Aurisa poddano niedawno face liftingowi. Jego konsola środkowa ma teraz bardziej ergonomiczny kształt, podczas korzystania z hamulca ręcznego dźwignia nie więzi już palców, z kolei wyżej usytuowany schowek może służyć jako podłokietnik. Zmodernizowano również czterocylindrowy silnik 1.6 - w głowicy jego cylindrów zmieniają się nie tylko czasy otwarcia i zamknięcia, ale także skok zaworów. Całe rozwiązanie nosi nazwę Valvematic i w dużym stopniu oszczędza pracy przepustnicy. To nie wszystkie zmiany w Aurisie - tworzywa sztuczne we wnętrzu Toyoty jakością i wyglądem odpowiadają teraz standardowi aut kompaktowych. A i kalkulatory speców od kosztów wykonały całkiem niezłą robotę - Aurisa 1.6 Terra, z klimatyzacją manualną, sprzętem audio i możliwością podłączenia iPoda oraz z 16-calowymi kołami można mieć za 62 900 zł.
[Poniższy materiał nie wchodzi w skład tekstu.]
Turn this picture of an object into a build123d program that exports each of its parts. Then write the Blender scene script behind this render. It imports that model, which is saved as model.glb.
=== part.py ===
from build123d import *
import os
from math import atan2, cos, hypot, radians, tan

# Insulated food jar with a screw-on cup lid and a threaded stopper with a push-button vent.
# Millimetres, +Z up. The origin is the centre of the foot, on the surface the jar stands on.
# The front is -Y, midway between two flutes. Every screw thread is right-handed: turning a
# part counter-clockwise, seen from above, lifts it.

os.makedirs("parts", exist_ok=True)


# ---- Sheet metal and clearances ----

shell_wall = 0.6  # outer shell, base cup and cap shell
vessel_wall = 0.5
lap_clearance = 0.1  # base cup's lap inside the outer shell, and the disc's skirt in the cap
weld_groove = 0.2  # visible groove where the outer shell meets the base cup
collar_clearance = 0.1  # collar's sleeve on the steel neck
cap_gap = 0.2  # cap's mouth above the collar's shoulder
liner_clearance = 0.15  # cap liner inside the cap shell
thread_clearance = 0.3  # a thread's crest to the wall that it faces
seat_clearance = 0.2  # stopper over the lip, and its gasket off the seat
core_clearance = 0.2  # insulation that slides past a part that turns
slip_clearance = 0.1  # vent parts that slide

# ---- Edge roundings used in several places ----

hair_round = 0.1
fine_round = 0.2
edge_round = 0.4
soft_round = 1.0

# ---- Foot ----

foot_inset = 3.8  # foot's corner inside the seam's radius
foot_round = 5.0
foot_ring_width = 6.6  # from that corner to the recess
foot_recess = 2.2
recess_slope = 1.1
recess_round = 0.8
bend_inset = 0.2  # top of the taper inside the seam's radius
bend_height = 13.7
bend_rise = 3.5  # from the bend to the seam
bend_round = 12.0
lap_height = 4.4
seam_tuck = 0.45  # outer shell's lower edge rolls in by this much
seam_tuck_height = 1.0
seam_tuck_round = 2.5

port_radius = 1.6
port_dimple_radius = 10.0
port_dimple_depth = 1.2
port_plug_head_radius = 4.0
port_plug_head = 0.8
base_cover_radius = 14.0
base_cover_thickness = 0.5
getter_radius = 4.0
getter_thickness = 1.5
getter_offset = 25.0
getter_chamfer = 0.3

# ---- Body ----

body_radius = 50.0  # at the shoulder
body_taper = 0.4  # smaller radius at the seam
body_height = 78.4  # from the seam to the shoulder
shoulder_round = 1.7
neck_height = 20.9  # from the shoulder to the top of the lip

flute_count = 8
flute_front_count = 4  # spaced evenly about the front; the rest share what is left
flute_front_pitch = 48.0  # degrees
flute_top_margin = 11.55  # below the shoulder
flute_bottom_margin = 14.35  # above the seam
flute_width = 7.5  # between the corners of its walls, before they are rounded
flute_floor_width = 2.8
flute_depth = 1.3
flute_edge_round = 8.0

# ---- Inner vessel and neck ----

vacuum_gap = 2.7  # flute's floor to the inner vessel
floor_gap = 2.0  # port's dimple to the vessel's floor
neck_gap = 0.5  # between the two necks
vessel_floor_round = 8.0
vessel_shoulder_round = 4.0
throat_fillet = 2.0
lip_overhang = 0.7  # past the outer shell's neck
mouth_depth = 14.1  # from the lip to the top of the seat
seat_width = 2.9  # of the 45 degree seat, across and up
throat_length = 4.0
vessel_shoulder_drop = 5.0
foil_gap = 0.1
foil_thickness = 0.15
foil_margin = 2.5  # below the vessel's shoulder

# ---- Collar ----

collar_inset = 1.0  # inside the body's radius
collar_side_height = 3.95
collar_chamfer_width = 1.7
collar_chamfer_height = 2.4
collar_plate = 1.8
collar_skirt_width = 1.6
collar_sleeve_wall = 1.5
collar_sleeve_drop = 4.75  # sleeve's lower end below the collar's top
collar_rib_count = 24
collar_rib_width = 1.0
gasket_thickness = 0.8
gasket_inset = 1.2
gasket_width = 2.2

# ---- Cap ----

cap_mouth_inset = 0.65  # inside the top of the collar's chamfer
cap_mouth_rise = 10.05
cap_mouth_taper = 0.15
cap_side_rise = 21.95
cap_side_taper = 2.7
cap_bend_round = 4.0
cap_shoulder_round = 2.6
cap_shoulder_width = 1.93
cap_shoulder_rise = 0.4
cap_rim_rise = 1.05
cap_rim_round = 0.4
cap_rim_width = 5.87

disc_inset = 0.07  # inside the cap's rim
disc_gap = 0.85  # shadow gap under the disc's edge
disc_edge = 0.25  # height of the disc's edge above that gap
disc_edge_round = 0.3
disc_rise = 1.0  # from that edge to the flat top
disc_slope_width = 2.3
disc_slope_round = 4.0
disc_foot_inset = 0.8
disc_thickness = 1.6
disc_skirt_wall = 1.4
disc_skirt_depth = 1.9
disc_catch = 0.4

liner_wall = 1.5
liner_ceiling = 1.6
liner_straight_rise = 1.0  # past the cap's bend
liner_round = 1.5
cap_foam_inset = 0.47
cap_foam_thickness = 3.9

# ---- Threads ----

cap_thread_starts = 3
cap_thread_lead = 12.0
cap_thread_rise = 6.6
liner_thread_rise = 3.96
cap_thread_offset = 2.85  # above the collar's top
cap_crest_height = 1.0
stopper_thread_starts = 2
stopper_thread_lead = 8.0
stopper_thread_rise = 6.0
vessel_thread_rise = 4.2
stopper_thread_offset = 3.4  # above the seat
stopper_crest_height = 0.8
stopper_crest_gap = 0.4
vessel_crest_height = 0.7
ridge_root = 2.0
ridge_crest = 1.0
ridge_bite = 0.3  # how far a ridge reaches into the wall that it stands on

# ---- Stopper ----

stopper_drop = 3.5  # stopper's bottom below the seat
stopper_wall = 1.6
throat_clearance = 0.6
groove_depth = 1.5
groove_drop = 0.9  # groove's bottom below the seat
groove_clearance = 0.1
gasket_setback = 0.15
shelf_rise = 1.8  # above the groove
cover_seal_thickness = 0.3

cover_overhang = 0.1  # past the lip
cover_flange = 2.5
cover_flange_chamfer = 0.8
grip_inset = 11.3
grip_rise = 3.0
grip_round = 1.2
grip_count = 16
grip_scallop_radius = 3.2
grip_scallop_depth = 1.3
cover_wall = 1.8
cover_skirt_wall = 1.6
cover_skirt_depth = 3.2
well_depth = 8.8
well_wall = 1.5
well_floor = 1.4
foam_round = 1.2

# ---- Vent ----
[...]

Mniej bogato prezentuje się Kia. Wersja podstawowa (Comfort - 48 400 zł) ma dobre wyposażenie z zakresu bezpieczeństwa, ale za dodatki służące wygodzie - klimatyzację, czujniki parkowania, elektrycznie regulowane szyby w tylnych drzwiach - trzeba dopłacać lub są dostępne w droższych wersjach. Za to Koreańczycy dodają siedem lat gwarancji!
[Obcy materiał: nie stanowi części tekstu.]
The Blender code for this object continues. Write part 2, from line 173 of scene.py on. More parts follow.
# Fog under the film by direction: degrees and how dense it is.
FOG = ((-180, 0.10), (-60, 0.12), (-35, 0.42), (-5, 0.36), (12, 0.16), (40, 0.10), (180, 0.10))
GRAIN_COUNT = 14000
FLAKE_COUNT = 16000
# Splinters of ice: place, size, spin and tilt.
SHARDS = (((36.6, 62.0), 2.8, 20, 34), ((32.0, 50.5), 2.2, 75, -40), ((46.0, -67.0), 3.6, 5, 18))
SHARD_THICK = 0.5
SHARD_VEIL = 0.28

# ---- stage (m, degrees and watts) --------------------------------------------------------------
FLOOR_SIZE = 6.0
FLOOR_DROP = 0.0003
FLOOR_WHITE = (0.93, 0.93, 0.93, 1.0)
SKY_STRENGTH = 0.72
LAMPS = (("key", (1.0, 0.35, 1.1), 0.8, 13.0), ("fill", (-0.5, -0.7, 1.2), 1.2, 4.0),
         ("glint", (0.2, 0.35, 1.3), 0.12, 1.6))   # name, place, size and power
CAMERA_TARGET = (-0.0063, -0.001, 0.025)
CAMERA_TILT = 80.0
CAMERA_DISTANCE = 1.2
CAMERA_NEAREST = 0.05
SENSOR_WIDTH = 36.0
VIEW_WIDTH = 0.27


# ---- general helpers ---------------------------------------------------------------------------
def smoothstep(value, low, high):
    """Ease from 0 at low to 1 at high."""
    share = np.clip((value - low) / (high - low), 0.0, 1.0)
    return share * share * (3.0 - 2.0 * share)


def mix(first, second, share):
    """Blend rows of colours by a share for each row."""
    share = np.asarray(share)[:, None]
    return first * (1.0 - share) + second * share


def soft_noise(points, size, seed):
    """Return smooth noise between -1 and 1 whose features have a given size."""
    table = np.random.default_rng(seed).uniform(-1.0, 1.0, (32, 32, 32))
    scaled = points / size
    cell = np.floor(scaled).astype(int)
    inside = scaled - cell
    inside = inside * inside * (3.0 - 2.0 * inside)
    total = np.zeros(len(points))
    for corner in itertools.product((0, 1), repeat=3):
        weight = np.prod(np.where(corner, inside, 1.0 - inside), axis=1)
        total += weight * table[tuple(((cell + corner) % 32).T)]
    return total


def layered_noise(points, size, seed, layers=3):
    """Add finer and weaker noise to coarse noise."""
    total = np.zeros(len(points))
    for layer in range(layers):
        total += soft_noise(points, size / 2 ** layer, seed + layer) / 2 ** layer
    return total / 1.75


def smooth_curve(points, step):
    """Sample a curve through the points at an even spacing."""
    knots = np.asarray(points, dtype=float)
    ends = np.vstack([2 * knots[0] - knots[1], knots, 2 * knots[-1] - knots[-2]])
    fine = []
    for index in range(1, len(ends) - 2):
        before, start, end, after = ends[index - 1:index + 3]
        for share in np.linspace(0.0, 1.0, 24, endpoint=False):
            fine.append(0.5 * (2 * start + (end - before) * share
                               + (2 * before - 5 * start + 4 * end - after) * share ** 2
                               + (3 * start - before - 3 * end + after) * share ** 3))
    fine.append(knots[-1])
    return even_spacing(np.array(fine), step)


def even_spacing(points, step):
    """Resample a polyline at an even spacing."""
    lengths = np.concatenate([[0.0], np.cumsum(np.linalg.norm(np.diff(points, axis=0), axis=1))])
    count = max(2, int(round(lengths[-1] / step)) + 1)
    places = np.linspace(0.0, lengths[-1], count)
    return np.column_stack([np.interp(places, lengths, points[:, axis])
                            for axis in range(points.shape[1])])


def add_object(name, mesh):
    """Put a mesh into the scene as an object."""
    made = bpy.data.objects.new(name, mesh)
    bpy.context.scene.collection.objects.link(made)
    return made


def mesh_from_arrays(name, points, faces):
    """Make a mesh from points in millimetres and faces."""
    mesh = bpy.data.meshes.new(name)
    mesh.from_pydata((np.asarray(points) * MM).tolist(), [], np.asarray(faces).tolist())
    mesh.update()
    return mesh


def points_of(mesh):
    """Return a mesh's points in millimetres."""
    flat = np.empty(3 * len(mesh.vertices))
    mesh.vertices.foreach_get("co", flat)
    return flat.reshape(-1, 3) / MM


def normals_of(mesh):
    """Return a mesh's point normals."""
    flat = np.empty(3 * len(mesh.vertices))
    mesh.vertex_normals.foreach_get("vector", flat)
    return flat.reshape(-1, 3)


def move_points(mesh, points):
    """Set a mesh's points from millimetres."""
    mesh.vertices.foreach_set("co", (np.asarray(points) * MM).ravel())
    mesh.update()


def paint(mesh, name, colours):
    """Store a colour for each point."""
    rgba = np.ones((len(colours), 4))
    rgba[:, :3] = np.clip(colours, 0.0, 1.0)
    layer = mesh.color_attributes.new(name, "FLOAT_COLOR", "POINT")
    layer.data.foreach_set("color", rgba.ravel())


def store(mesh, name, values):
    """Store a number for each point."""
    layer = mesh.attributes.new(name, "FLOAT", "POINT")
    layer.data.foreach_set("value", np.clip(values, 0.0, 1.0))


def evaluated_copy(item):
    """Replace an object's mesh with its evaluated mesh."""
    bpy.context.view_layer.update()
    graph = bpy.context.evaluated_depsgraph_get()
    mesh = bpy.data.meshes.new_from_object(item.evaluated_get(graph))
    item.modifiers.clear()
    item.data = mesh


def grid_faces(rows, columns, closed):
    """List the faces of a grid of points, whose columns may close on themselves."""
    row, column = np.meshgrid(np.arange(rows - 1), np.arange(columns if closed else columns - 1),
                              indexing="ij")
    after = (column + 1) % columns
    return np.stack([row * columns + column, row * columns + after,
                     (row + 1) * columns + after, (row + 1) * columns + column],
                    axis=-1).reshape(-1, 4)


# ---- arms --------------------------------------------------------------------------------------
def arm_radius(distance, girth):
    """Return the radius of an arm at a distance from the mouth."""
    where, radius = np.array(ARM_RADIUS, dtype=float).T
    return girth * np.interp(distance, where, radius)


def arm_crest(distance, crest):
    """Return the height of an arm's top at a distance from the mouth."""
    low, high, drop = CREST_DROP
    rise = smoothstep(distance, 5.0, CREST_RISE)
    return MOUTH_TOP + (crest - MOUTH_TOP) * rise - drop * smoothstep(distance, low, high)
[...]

Autom z Japonii i Korei Renault przeciwstawia w teście Mégane. Kompaktowy "francuz" ma w najtańszej wersji - SL Tech Run za 59 550 zł - klimatyzację manualną, komputer pokładowy, radioodtwarzacz CD/MP3, nie mówiąc już o karcie "hands free" czy systemie nawigacyjnym.
Z kolei w Oplu Astrze - zaskoczenie. Komu nie przeszkadza obita plastikiem kierownica, kto obywa się bez muzyki oraz komputera pokładowego i lubi stalowe felgi, może śmiało sięgnąć po Astrę w wersji Essentia, kosztującą 66 500 zł. Pozostałym polecamy przestudiowanie długiej listy dodatków - z takimi pozycjami, jak asystent utrzymywania pasa ruchu, zintegrowany uchwyt na rowery, adaptacyjne zawieszenie i reflektory skrętne.
Adaptacyjne zawieszenie (dopłata 3770 zł) ma też VW Golf - dopasowuje ono twardość amortyzatorów do stanu nawierzchni. Liczne dodatki mogą znacznie zmienić cenę Golfa 1.4 TSI, który w wersji Trendline kosztuje 67 030 zł. Komputer pokładowy, manualna klimatyzacja oraz radio CD/ MP3 są seryjne - podobnie jak porządne wykończenie detali, czytelne wskaźniki i prosta obsługa, łącznie z umieszczonymi w bardzo praktycznym miejscu przyciskami do podnoszenia szyb (tylne dostępne za dopłatą).